Choreographed in 1946 by Martha Graham (Juilliard faculty 1951-77) to a score commissioned from the Mexican composer Carlos Chavez, Dark Meadow is unusual for Graham in the abstractness of its narrative. Faculty member Terese Capucilli, a longtime Graham dancer, is staging it here. The piece, she told The Journal, touches upon ideas of "death and rebirth, the elements, the cyclical feeling of the seasons and how that relates to each character." There are two female figures—The One Who Seeks, originally danced by Graham herself, and She of the Ground—plus a male figure, He Who Summons, and a danced chorus, They Who Dance Together. Sculptor Isamu Noguchi, who frequently collaborated with Graham, created the sculptural forms that are climbed upon, caressed, and manipulated during the course of the dance. But more about those later.
To create his 1999 piece BIPED, Merce Cunningham, ever the innovator, used the computer software DanceForms, which he helped to create, to develop movement vocabulary before setting the movements on his dancers. Three Cunningham company dancers were used to motion-capture 70 choreographed phrases that were then animated by decor designers Paul Kaiser and Shelley Eshkar. These animations will be projected on a scrim in front of the dancers during the performance, adding to the volume of movement danced live on stage. This layering of live and recorded performance is also reflected in the music. The score, by English composer Gavin Bryars, will be played live on acoustic instruments alongside a recorded electronic score.
Among the many challenges the two dances present are their length—upward of 40 minutes each, which is partly why there are only two dances this spring instead of the usual three—and complexity. In planning the program, Rhodes felt that the 58 dancers in this concert have the physical ability and maturity to master the two dances, though they had to start rehearsing earlier than usual.
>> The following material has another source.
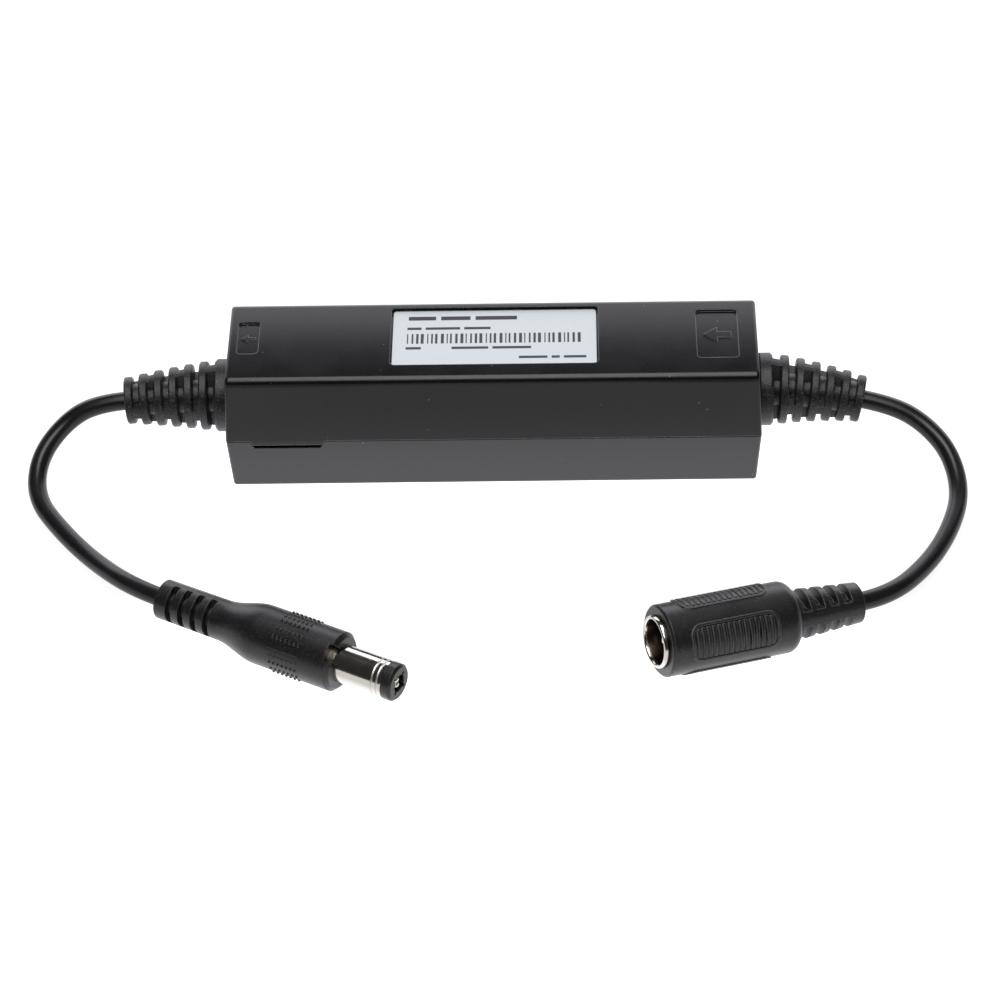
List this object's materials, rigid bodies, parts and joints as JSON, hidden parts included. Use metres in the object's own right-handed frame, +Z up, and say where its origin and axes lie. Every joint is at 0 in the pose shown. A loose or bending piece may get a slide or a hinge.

Dark Meadow in particular has extended solos that must be mastered not only physically but also with a depth of sensation that takes time for a dancer to develop.
Capucilli first danced the role of The One Who Seeks in 1989, after years of performing They Who Dance Together in Graham's company. She was able to study Dark Meadow "like a work of art," she said, observing the artistic nuances of generations of dancers in rehearsal and performance before taking on the role herself. Since the initial rehearsal in January was the first exposure to Dark Meadow for most of the cast, Capucilli sends cast members daily digests with Graham quotes and facts to help them better understand the work.
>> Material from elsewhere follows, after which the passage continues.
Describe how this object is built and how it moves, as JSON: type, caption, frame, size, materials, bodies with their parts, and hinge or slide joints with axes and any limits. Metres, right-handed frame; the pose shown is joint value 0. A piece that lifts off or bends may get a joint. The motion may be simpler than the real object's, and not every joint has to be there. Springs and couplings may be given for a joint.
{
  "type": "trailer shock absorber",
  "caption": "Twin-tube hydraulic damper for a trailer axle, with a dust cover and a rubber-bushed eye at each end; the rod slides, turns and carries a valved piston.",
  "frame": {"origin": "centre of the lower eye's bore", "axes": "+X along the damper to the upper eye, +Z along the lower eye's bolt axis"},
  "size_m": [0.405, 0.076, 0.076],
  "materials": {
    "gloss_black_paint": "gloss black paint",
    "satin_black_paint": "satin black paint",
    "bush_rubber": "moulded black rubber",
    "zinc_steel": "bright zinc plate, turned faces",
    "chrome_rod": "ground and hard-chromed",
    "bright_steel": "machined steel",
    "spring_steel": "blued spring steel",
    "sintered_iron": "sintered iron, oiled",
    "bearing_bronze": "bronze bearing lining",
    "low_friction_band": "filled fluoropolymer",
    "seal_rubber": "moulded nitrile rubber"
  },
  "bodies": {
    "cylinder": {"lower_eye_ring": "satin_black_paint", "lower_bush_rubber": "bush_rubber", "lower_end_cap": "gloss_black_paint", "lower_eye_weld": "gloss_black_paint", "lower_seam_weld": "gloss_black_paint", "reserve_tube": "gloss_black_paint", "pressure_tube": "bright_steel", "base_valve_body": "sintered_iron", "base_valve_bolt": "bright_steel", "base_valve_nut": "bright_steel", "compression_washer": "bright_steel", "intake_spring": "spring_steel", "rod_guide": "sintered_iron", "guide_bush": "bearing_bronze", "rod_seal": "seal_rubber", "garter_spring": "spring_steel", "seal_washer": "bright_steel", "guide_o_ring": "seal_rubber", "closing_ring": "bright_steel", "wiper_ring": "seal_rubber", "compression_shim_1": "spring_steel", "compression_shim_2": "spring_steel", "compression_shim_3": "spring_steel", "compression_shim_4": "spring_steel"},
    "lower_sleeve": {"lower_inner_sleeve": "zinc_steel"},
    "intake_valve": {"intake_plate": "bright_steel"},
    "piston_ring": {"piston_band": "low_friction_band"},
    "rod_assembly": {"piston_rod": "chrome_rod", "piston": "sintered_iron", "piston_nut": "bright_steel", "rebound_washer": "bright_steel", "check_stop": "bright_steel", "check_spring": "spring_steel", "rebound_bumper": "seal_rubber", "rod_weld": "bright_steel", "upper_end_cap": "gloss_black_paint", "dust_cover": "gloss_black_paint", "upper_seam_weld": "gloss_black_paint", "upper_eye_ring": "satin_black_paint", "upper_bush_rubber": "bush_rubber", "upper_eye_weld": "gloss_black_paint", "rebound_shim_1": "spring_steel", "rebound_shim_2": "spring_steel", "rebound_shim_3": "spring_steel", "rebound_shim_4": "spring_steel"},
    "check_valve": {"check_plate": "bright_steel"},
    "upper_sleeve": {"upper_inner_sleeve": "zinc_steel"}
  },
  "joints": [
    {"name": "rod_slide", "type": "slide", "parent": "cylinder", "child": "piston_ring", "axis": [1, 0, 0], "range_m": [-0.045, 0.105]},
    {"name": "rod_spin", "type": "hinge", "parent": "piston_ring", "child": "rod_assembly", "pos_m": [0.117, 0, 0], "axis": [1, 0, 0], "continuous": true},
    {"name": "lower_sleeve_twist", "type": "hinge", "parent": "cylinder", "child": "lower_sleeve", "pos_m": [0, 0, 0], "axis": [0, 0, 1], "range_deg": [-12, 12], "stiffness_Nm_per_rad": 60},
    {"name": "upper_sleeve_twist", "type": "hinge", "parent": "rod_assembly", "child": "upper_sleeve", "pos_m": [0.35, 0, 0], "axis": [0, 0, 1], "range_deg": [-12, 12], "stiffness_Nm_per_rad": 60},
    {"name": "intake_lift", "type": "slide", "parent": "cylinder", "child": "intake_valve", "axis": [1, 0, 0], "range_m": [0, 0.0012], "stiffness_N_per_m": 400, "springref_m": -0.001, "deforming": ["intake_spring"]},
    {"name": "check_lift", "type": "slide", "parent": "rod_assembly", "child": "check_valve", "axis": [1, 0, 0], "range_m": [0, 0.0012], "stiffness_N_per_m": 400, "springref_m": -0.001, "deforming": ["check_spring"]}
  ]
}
But some of the work began earlier. Since Cunningham style is not generally taught to Juilliard dancers until their third year of training, this year's second-year class took an introductory Cunningham seminar in the fall with Jennifer Goggans, who's staging the work with Juilliard Cunningham teacher Jean Freebury—both danced the piece as members of his company. When Cunningham made this piece, in 1996, he set and taught the choreography of the legs, the arms, and torso separately. In most dance styles, the movements of the arms are choreographed to aid the action of the torso and legs and to complete the overall shape. With legs and arms choreographed separately, the movement in BIPED might feel to a dancer like patting your head and rubbing your stomach at the same time, or, rather, patting your head and rubbing your stomach in an irregular rhythm while balancing on one leg, with your other leg somewhere near your ear.
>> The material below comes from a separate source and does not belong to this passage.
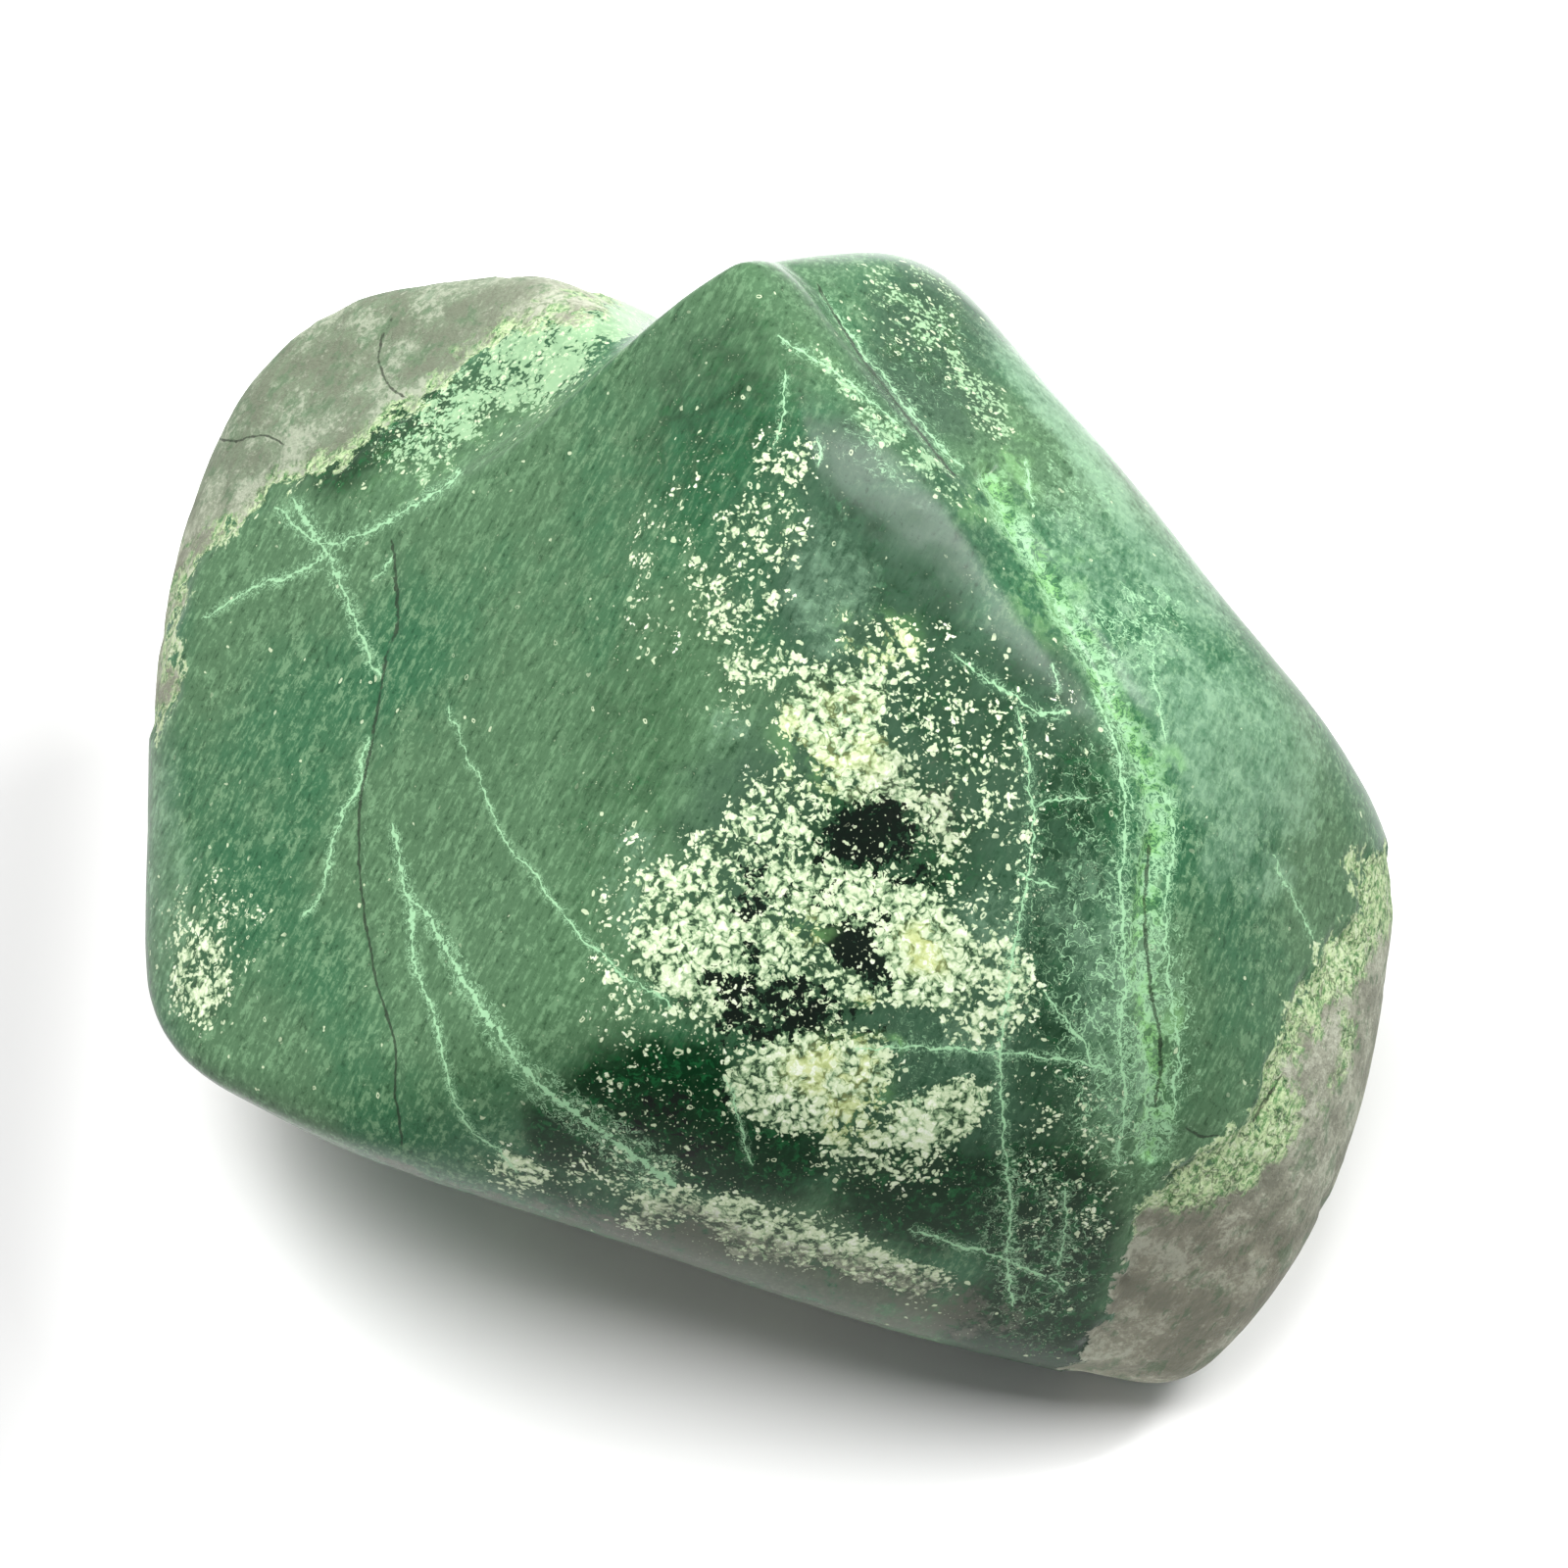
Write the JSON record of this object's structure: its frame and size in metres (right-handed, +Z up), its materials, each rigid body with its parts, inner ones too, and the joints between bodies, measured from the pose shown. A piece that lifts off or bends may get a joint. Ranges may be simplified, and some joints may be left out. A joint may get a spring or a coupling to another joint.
{
  "type": "raw jade boulder",
  "caption": "Loose boulder of green jade with a polished front, grey rind left on its edges, resting on a flat underside.",
  "frame": {"origin": "middle of the bounding box at the flat rest face under the stone", "axes": "+X towards the end with the grey rind and the cream band, along the stone's longest extent; -Y towards the polished, cream-speckled front; +Z up towards the apex"},
  "size_m": [0.1306, 0.1148, 0.0904],
  "materials": {
    "jade": "polished dark green nephrite with cream mottling, pale veins and patches of matt grey-brown rind"
  },
  "bodies": {
    "root": {"jade_boulder": "jade"}
  },
  "joints": []
}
In any Juilliard dance repertory concert, there are challenges for the production staff in mounting the work of artists with differing traditions and aesthetic sensibilities. But there were some unique complications in remounting these two dances. For BIPED, one was in the costumes—unitards designed by Susanne Gallo, each of which has a different shape, and all of which have a particular shine, like an oil slick, that plays with the lighting plan. Typically, the costumes for the spring dance program are rented from previous productions and supplemented by a few new costumes from Juilliard's costume shop, but because after Cunningham died, in 2009, the BIPED costumes were donated to the Walker Art Center in Minneapolis as works of art, they became off-limits for use in performance. To complicate things further, the delicate fabric, with tiny metallic medallions adhered to spandex, is no longer produced. Keith Michael, the Dance Division's production coordinator, is charged with making all the elements of the production come together in a way that satisfies both the integrity of the choreographer's vision and Juilliard's budget; he told The Journal that after "auditioning" fabrics for months, one was specially ordered to be manufactured in South Korea—and then sent here, so the unitards could be made.
In the case of Dark Meadow, the Noguchi sets had been preserved since the premiere. Unfortunately, they'd been stored at the Martha Graham Center for Contemporary Dance, in Greenwich Village, and they were damaged by Hurricane Sandy flooding. As a result, they had to be refurbished and reconstructed by the Juilliard scene shop, matching paint colors exactly for the original pieces and replacing missing props. No documentation was found to describe the dimensions of the missing pieces, so Capucilli and Michael had to experiment with prototypes until the best approximation of the original was found. The company's costumes were also damaged by the flood and had to be made by the Juilliard costume shop— costumes for both works will be given to the respective companies once the Juilliard performances are over.
In the Cunningham tradition, musicians are seen; in Graham tradition, they are not. Where will the depth of Juilliard's orchestra pit be set for the evening? A solution will be found before Aaron Sherber, the music director of the Martha Graham Dance Company, takes up the baton to conduct the Juilliard Orchestra in Dark Meadow. With so much effort and talent behind the curtain, the audience will no doubt enjoy the two masterworks on stage and think nothing of the challenges that led to the curtain opening.